▶ GOAL:
Select, from the material below, each line with "object" in it.

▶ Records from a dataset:
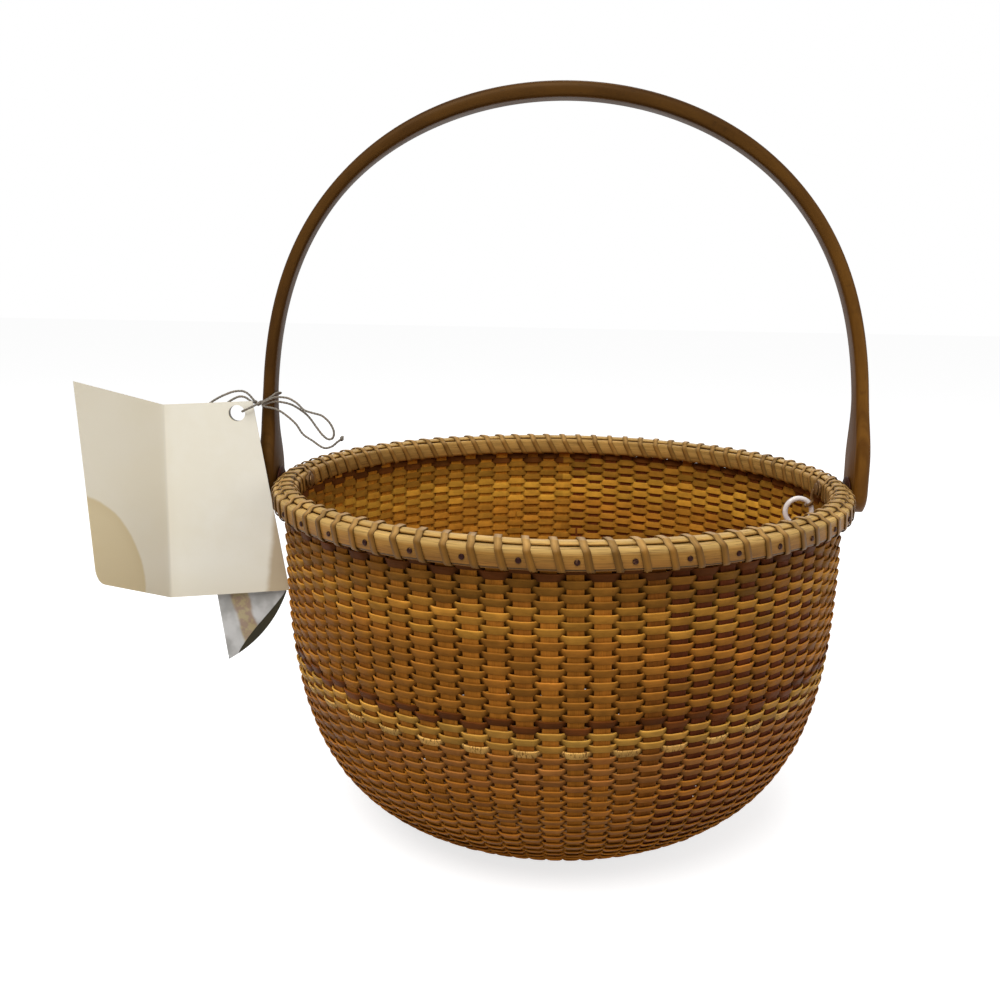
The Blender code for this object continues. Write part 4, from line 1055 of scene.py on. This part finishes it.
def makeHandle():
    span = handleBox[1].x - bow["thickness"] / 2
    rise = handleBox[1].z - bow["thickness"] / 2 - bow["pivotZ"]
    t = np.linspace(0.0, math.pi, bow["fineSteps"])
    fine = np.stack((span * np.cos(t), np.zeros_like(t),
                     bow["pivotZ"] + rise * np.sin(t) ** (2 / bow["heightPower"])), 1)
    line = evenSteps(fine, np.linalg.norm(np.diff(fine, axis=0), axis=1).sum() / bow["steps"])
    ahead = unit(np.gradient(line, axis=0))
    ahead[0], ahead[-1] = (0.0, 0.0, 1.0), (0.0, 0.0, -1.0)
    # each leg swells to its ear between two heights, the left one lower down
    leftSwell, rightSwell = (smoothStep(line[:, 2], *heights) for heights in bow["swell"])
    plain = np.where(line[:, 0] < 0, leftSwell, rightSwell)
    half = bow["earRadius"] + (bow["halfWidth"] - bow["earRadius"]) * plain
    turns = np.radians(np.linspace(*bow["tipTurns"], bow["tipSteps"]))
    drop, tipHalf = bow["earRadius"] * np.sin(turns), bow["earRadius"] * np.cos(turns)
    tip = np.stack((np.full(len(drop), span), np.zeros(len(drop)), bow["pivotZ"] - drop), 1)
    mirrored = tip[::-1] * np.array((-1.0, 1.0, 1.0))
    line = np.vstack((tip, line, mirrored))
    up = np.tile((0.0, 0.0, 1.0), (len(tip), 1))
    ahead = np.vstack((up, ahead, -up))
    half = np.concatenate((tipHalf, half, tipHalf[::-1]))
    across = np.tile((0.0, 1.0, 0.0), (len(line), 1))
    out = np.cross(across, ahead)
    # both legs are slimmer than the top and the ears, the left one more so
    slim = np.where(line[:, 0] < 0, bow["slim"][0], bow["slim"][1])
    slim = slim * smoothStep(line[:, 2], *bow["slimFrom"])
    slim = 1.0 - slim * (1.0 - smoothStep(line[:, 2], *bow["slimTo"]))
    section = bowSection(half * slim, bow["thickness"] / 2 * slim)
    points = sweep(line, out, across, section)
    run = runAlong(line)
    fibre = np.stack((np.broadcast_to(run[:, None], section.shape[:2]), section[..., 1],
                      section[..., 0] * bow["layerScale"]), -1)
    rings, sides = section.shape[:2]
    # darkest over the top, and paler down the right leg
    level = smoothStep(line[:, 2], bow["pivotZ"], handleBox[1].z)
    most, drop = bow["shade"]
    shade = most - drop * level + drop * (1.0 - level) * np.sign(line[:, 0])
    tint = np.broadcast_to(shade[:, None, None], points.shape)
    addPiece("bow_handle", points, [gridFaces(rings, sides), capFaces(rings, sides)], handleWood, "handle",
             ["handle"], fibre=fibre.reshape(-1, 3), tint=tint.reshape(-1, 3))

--

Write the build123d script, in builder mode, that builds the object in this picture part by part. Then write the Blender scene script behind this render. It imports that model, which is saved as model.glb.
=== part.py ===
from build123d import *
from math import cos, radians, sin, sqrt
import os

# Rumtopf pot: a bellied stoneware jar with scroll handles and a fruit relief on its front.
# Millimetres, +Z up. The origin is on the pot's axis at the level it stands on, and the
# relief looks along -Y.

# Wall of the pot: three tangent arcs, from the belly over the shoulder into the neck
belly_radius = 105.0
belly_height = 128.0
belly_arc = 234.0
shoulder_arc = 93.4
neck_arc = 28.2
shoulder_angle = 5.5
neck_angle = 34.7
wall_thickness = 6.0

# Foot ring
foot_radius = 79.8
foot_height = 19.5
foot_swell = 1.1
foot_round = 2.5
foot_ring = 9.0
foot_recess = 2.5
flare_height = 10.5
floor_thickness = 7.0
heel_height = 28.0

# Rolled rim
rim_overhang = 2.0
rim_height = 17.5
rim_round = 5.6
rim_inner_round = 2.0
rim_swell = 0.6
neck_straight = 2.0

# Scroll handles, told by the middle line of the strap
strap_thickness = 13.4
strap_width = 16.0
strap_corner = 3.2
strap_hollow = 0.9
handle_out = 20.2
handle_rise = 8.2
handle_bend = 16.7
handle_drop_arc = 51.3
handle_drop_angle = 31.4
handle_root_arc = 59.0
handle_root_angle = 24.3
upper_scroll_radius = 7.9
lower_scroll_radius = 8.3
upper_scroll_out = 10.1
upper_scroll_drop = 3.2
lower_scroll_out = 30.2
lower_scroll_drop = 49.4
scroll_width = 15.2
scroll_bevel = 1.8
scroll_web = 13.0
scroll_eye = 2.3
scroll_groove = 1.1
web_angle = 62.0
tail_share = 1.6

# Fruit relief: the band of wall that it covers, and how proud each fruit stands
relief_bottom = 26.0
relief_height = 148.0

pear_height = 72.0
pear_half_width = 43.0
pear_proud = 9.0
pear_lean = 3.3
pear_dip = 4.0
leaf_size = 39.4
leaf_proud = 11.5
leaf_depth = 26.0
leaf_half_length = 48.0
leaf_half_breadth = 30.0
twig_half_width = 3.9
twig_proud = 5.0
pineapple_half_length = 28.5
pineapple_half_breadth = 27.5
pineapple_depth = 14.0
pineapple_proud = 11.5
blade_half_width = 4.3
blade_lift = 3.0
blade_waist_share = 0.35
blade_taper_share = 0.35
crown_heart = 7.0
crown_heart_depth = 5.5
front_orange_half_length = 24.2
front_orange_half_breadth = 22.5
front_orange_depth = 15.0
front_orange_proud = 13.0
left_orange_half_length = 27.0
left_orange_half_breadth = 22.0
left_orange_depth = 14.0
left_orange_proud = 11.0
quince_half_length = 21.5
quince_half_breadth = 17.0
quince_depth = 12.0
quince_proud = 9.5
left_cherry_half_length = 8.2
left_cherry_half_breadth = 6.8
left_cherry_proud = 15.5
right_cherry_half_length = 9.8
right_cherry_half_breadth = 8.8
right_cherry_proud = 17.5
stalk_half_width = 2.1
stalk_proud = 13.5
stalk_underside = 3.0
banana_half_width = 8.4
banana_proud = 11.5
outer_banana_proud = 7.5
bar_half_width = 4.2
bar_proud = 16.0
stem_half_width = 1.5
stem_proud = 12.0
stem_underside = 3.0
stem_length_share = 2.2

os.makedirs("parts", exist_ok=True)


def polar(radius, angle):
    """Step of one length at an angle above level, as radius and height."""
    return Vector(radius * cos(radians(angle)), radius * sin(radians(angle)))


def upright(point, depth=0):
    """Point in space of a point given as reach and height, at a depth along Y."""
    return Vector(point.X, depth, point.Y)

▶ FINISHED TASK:
The Blender code for this object continues. Write part 4, from line 1055 of scene.py on. This part finishes it.
Write the build123d script, in builder mode, that builds the object in this picture part by part. Then write the Blender scene script behind this render. It imports that model, which is saved as model.glb.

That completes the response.